What Funny Boy means

NR: Some of the reaction is also because Funny Boy as a book means so much to a lot of young Tamil Canadians… South Asian Canadians, I would say even. For a long time, it was the only Canadian book in English that dealt with Tamil identity and that spoke to a South Asian queer experience. I taught Funny Boy. It has led to conversations; I’ve had students come out to me after we’ve done the book. I think it spoke to a lot of young folks.

On the one hand, it’s easy to dismiss young folks who are active on social media. I’ve worked with young people a lot. They’re dealing with trauma. They’re dealing with depression. Our community has very high rates of depression. We have a high number of young people who take their own lives. There are so many young people I see who are desperate to see themselves in art, to see themselves reflected. So I’m very thankful for Funny Boy.
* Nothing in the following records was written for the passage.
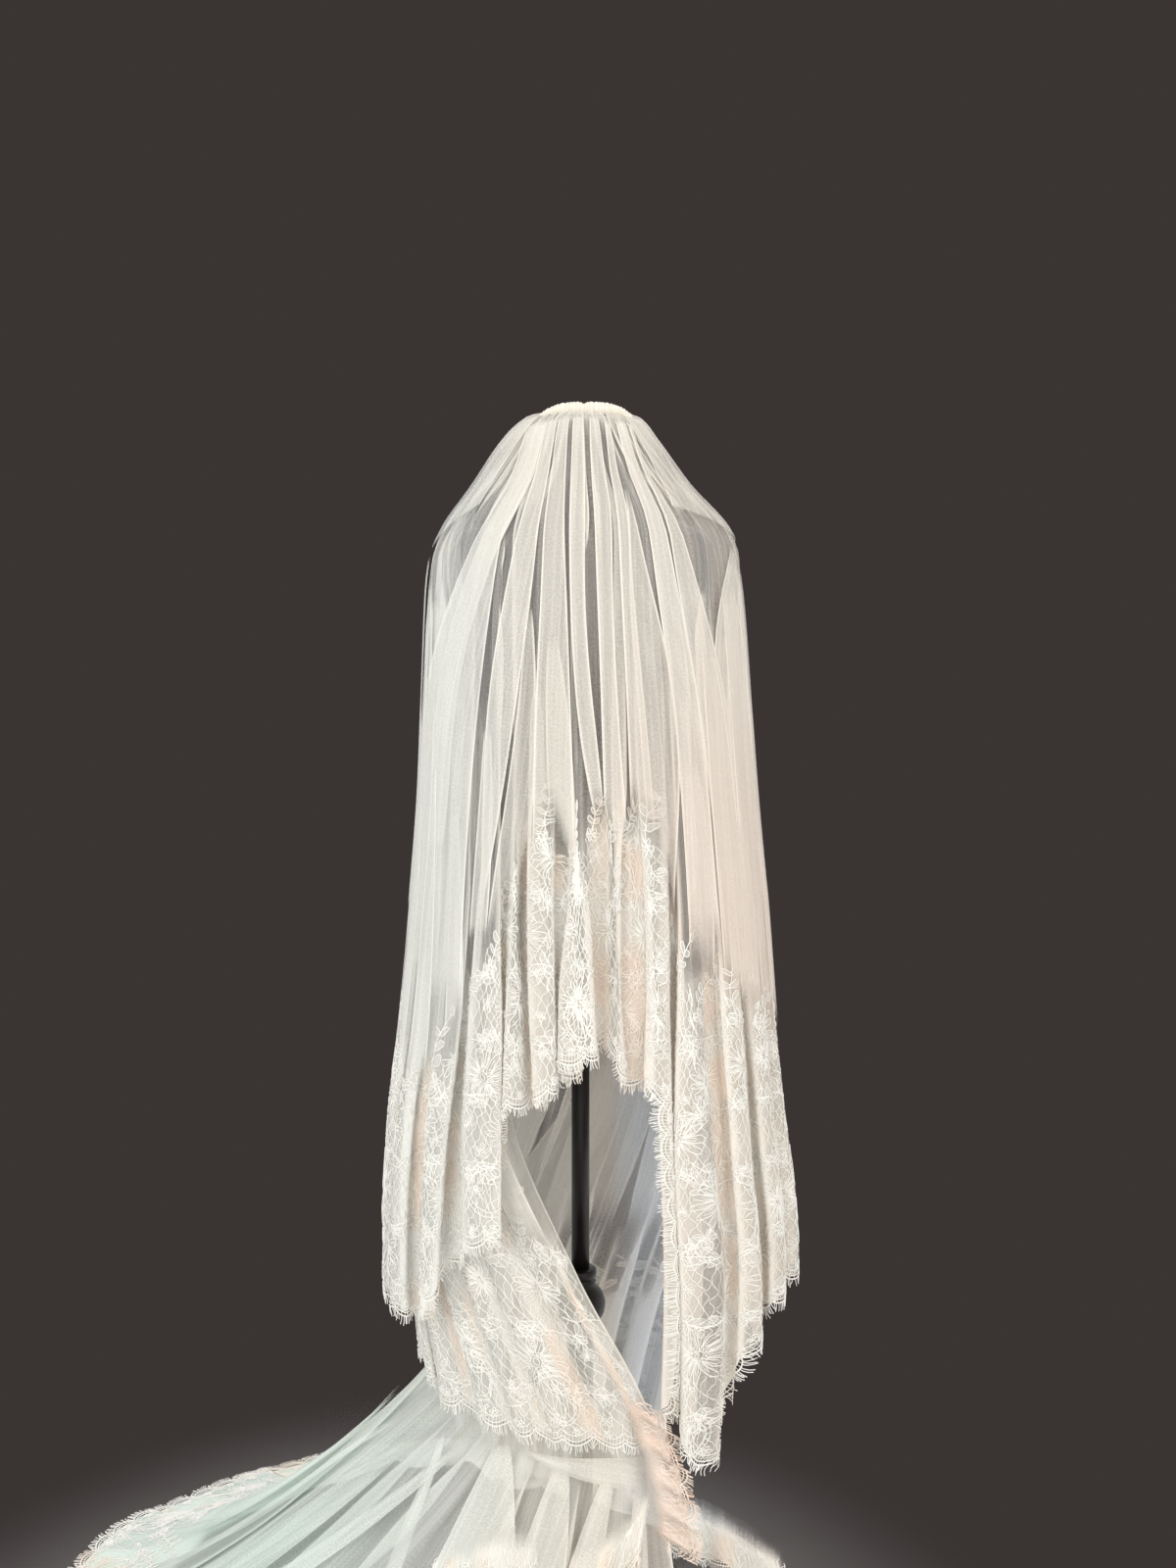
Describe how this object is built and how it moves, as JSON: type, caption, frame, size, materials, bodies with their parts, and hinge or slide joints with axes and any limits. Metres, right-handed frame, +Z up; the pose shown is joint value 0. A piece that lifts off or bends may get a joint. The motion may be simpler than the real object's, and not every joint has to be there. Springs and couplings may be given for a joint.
{
  "type": "bridal veil on a limbless dress form",
  "caption": "Two-tier tulle bridal veil gathered into a puckered heading, with scalloped lace borders, eyelash fringe and a train on the floor, draped over a limbless dress form on a pole.",
  "frame": {"origin": "centre of the underside of the form's round base, on the axis of its pole, at floor level", "axes": "+Z up along the pole; -Y is the front of the veil, where the upper tier is shortest; +X is the right of the veil seen from the front, and the train is drawn out to -X"},
  "size_m": [1.0244, 0.9273, 1.6084],
  "materials": {
    "tulle": "soft ivory net, sheer",
    "lace": "matt warm white corded lace",
    "form_jersey": "dark grey jersey, matt",
    "black_lacquer": "black, half gloss",
    "comb_plastic": "clear"
  },
  "bodies": {
    "root": {"heading": "tulle", "front_tier": "tulle", "back_tier": "tulle", "train": "tulle", "front_lace_left": "lace", "front_lace_right": "lace", "front_fringe": "lace", "back_lace": "lace", "back_fringe": "lace", "train_lace": "lace", "comb": "comb_plastic", "form_torso": "form_jersey", "form_neck_cap": "black_lacquer", "form_pole": "black_lacquer", "form_post": "black_lacquer", "form_base": "black_lacquer"}
  },
  "joints": []
}
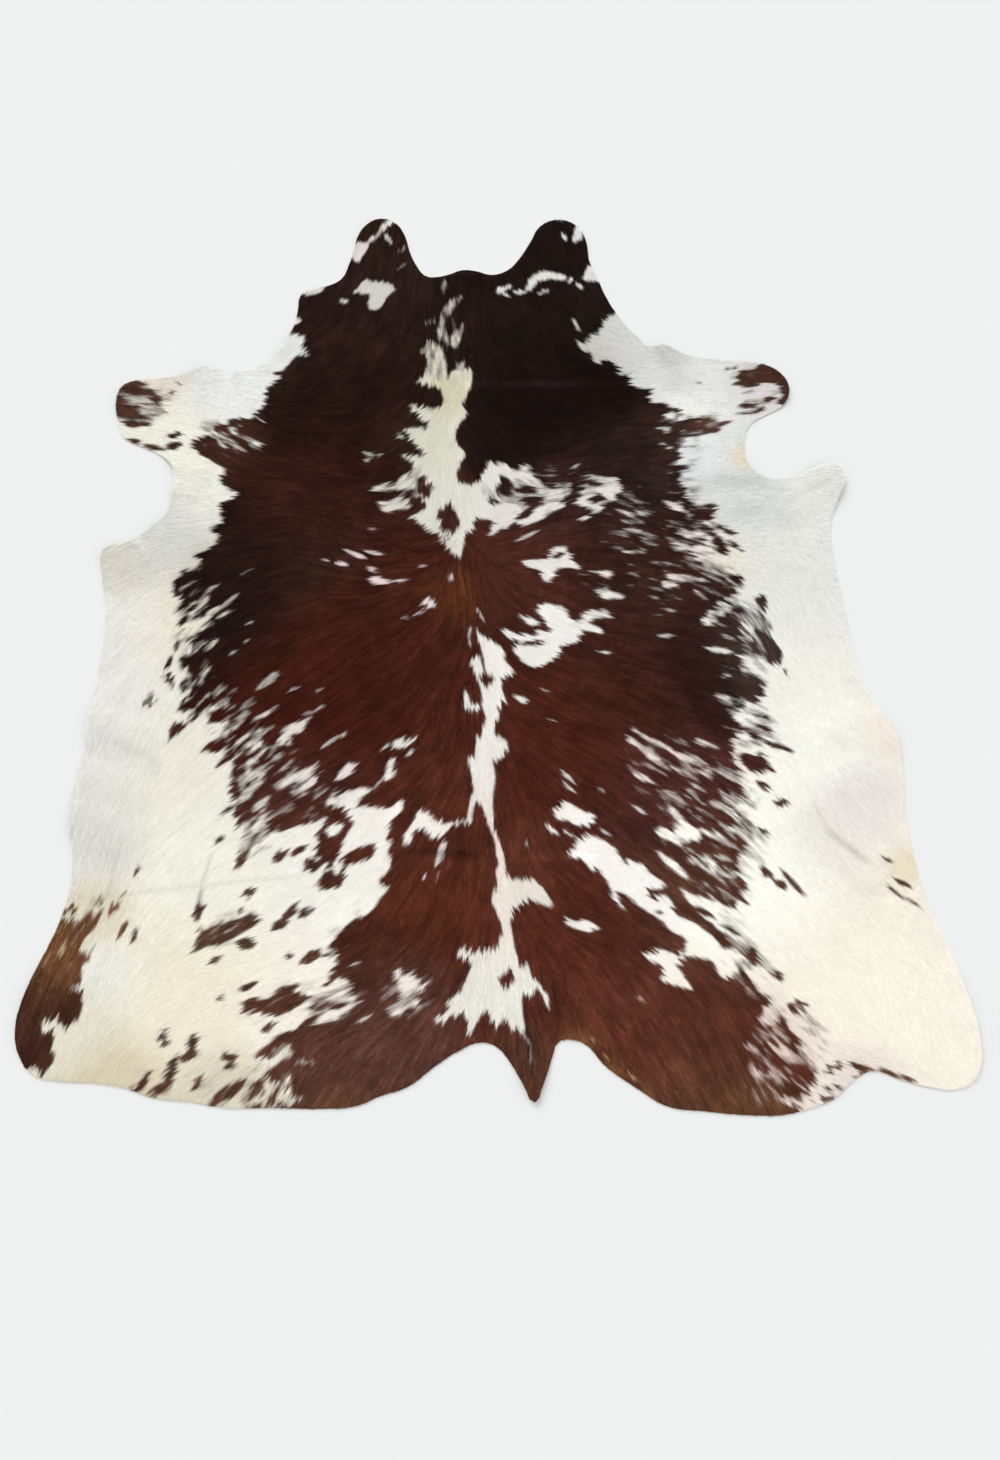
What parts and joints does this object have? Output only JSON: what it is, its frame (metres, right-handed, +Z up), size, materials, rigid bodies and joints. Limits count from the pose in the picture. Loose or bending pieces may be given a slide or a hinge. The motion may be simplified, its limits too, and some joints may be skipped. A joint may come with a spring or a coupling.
{
  "type": "cowhide rug",
  "caption": "Whole hair-on cowhide rug lying flat, brown and white, with its legs, tail and neck lobes in outline.",
  "frame": {"origin": "middle of the hide's box, on the floor", "axes": "+Z up from the floor through the hair side, +Y from the tail to the head, +X to the right when the head points away"},
  "size_m": [1.9897, 2.2704, 0.018],
  "materials": {
    "hide": "hair-on tanned cowhide, short smooth coat"
  },
  "bodies": {
    "root": {"hide": "hide"}
  },
  "joints": []
}
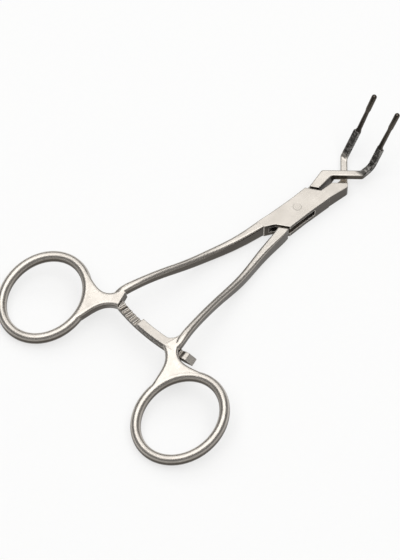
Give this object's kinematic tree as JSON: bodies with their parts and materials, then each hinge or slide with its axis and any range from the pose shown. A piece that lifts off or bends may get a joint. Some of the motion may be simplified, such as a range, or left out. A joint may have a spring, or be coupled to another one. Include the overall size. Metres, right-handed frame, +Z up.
{
  "type": "curved surgical clamp",
  "caption": "Ring-handled steel surgical clamp with box lock, ratchet, arched shanks and bent-up jaws with thin prongs; squeezing spreads the jaws.",
  "frame": {"origin": "on the pivot axis, in the flat underside of the box lock, which rests on the table", "axes": "+X along the clamp towards its jaws, +Y towards the box arm's finger ring, +Z up, the side the jaws are bent towards"},
  "size_m": [0.1307, 0.0857, 0.0222],
  "materials": {
    "satin_steel": "satin, glass-bead blasted",
    "pin_steel": "satin, ground flush with the lock",
    "prong_steel": "dark satin"
  },
  "bodies": {
    "box_side": {"box_arm": "satin_steel", "pivot_pin": "pin_steel", "left_prong": "prong_steel"},
    "tongue_side": {"tongue_arm": "satin_steel", "right_prong": "prong_steel"}
  },
  "joints": [
    {"name": "box_lock", "type": "hinge", "parent": "box_side", "child": "tongue_side", "pos_m": [0, 0, 0.0026], "axis": [0, 0, -1], "range_deg": [-11.2, 4.5]}
  ]
}
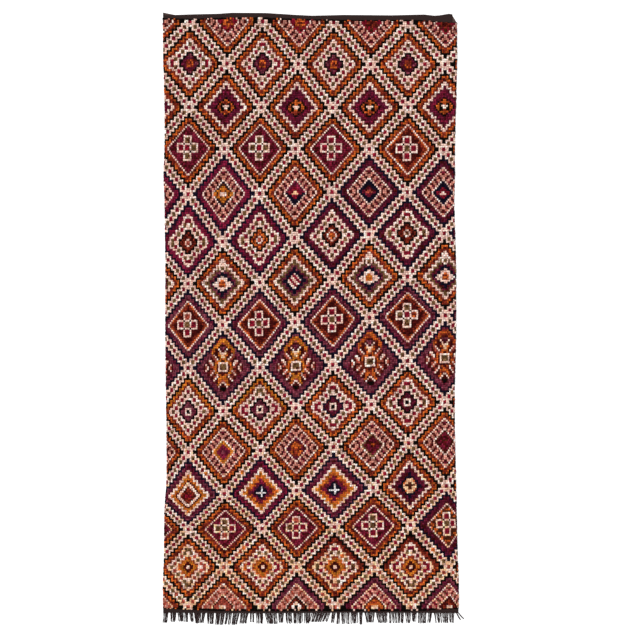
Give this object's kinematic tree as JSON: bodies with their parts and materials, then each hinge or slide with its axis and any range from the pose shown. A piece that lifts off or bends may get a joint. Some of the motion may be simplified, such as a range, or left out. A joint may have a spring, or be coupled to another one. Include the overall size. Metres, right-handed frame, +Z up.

NG: In some of the recent work that I’ve done, I met with a lot of that older generation of the movement in London and other places. And there was this moment in the 1970s and in the early 1980s, where there was this natural alliance between different resistance struggles; between the Eritreans, Palestinians and the Sudanese. From working with young Tamils and other young activists, you see this increasingly siloed activism and a really narrow focus. And in some senses, I feel that we’ve lost this ability to create these alliances across the global south.

I mean [Ava] DuVernay picking up [Funny Boy to put on Netflix in the U.S.] is a huge entry point into an audience that the older generation has completely forgone politically. The inability of Tamils to ally with Black people in this country is insane to me. At its origin, the Tamil struggle had deep ties to other movements in the global south. In terms of like political futures, for our community and beyond, I’m hoping that this film is seen by some of these other [groups].

And maybe it is this struggle of sexual identity that pulls them toward the film. But they leave with the kind of political through-line between our struggles.